O antropólogo sinaliza, no entanto, que o papel de filhos como cuidadores pode variar em cada cultura, sendo menos comum em alguns países europeus, por exemplo.
— No Brasil, os valores de reciprocidade e interdependência familiar permanecem fortes, perpetuando a ideia de que é natural que os filhos cuidem dos pais em sua velhice. Esse fenômeno, no entanto, não é universal. Em sociedades onde o individualismo é mais presente, os cuidados são mais frequentemente delegados a instituições especializadas, o que aponta para variações culturais na forma de lidar com esse desafio — justifica.
"As decisões são totalmente racionais"
Para além das questões emocionais, assumir a responsabilidade sobre Lila também mudou a rotina das filhas. Os sábados de Daniela, por exemplo, são dedicados para a mãe. Não se trata, contudo, de uma obrigação, mas, sim, de uma escolha por estar mais perto da genitora e, ao mesmo, aliviar um sentimento de culpa que insiste em se manifestar.
A decisão de cuidar dos pais é totalmente racional, porque se for emocional, não fazemos o que precisa ser feito
DANIELA GROLLI
Psicóloga
— O residencial nos ajudou muito, mas daí vem os questionamentos. Será que eu não deveria estar cuidando dela? Será que estão cuidando como eu cuidaria? (...) Por isso que eu sempre falo que a decisão de cuidar dos pais é totalmente racional, porque se for emocional, não fazemos o que precisa ser feito — reflete a psicóloga.
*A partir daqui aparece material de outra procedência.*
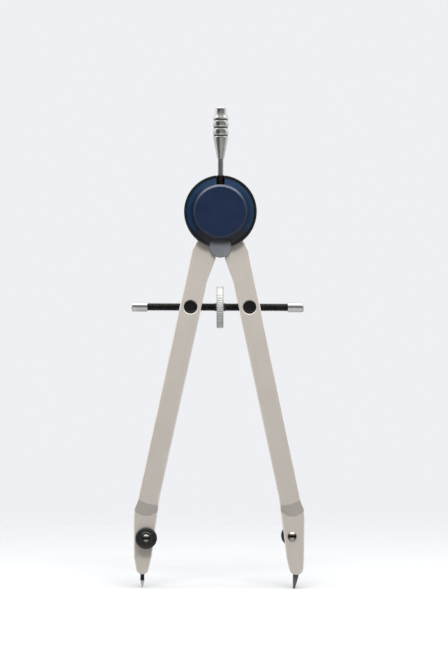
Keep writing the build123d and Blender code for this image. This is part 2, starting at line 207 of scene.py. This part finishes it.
def stretched(along, across):
    """The stretch of a noise that changes fast along one axis and by across along the others."""
    stretch = [across] * 3
    stretch[along] = 1.0
    return stretch


def satin_nickel():
    """Plated legs: finely grained lengthways, polished chamfers, faint handling marks; painted shade on
    the slope and towards the feet.
    """
    f = Finish("satin_nickel", metallic=0.35)
    dull, clean, foot = (0.66, 0.603, 0.543), (0.72, 0.663, 0.598), (0.42, 0.38, 0.34)
    polished, sheared, sloped = (0.86, 0.83, 0.78), (0.40, 0.375, 0.345), (0.44, 0.405, 0.37)

    # Both legs lean alike, so the grain is laid on x without its sign and then turned to the leg
    x, y, z = f.node("ShaderNodeSeparateXYZ", {0: f.place}).outputs
    folded = f.node("ShaderNodeCombineXYZ", {0: f.math("ABSOLUTE", x), 1: y, 2: z}).outputs[0]
    along = f.node("ShaderNodeMapping", {"Vector": folded, "Rotation": (0, LEG_TILT, 0)}).outputs[0]
    streaks = f.noise(4200, (1, 1, 0.03), along, detail=4.0, roughness=0.6)
    hairlines = f.noise(9000, (1, 1, 0.012), along, detail=2.0)
    blotches = f.noise(110, detail=4.0, roughness=0.6)
    grain = f.noise(3600, detail=3.0, roughness=0.6)
    smudges = f.span(f.noise(160, detail=2.0), 0.55, 0.75)

    # facing is 1 on the flat faces, 0.99 on the ramp, about 0.7 on the chamfers and 0 on the sides
    facing = f.math("ABSOLUTE", f.node("ShaderNodeSeparateXYZ",
                                       {0: f.coords.outputs["Normal"]}).outputs[Y])
    slope_shade = f.between(facing, (0.9975, 0.9955), (0.93, 0.95))
    chamfer = f.between(facing, (0.93, 0.8), (0.45, 0.6))
    side = f.span(facing, 0.4, 0.2)

    tone = f.plus(f.times(streaks, 0.4), f.plus(f.times(blotches, 0.4), f.times(grain, 0.2)))
    plate = f.mix(f.span(tone, 0.38, 0.62), dull, clean)
    # Painted shade: the plate darkens towards the feet, to the foot colour
    plate = f.mix(f.span(z, *mm(110, 30), 0.0, 0.32), plate, foot)
    rubbed = f.times(chamfer, f.span(blotches, 0.35, 0.55, 0.7, 1.0))
    colour = f.mix(rubbed, plate, polished)
    colour = f.mix(f.times(side, 0.35), colour, sheared)
    # Painted shade: the slope between the thick and the thin part of a leg is painted darker
    colour = f.mix(f.times(slope_shade, 0.8), colour, sloped)
    gloss = f.span(f.plus(streaks, f.times(hairlines, 0.5)), 0.5, 1.0, 0.38, 0.50)
    gloss = f.plus(gloss, f.times(smudges, 0.05))
    f.bump(hairlines, 0.2, 0.012)
    f.bump(grain, 0.25, 0.02)
    return f.done(colour, f.math("SUBTRACT", gloss, f.times(rubbed, 0.14)))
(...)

Analisando outros aspectos da chamada geração sanduíche, o antropólogo Cristiano Sobroza Monteiro, aponta que o cuidado familiar ainda recai preponderantemente sobre as mulheres, gerando, em muitos casos, sobrecarga física, emocional e financeira.
— O fortalecimento de redes de apoio, como creches acessíveis e programas de assistência a idosos, é essencial para aliviar essa carga. Contudo, para transformar essas relações de maneira duradoura, é necessário um trabalho cultural mais profundo, que envolva a redefinição das expectativas em relação ao papel de homens e mulheres no cuidado — acredita.
Experiência profissional para apoiar a mãe
A professora de Educação Física Evelise Bissaco Weber acredita que o trabalho com idosos desde a faculdade a ajudou a compreender e lidar com o envelhecimento da mãe dela, Therezinha Luiza Spinato Bissaco, 90 anos.
A aposentada vive em um residencial há cerca de um ano e meio e foi diagnosticada com Alzheimer em 2017. A mudança para um ambiente especializado exigiu um processo de adaptação da família, com permanências mais flexíveis, durante poucas horas. Atualmente, com a moradia bem-estabelecida, as visitas de Evelise são acompanhadas por atividades e estímulos para que a mãe se sinta ativa e não perca as memórias afetivas.
É um processo que não é muito fácil, porque nos deparamos com o envelhecimento dela e sabemos que ela está se despedindo de nós aos pouquinhos
EVELISE BISSACO WEBER
Professora de Educação Física
— É um processo que não é muito fácil, porque nos deparamos com o envelhecimento dela e sabemos que ela está se despedindo de nós aos pouquinhos. Eu procuro levar fotos antigas e conversar bastante para que ela nos reconheça e grave quem somos. Eu estou sempre estimulando, tanto a parte física, quanto cognitiva — explica Evelise, que acrescenta:
— Acredito que a Educação Física me deu muito essa visão de não olhar o ruim acontecendo, mas ver as possibilidades de coisas boas que eu posso trabalhar com ela.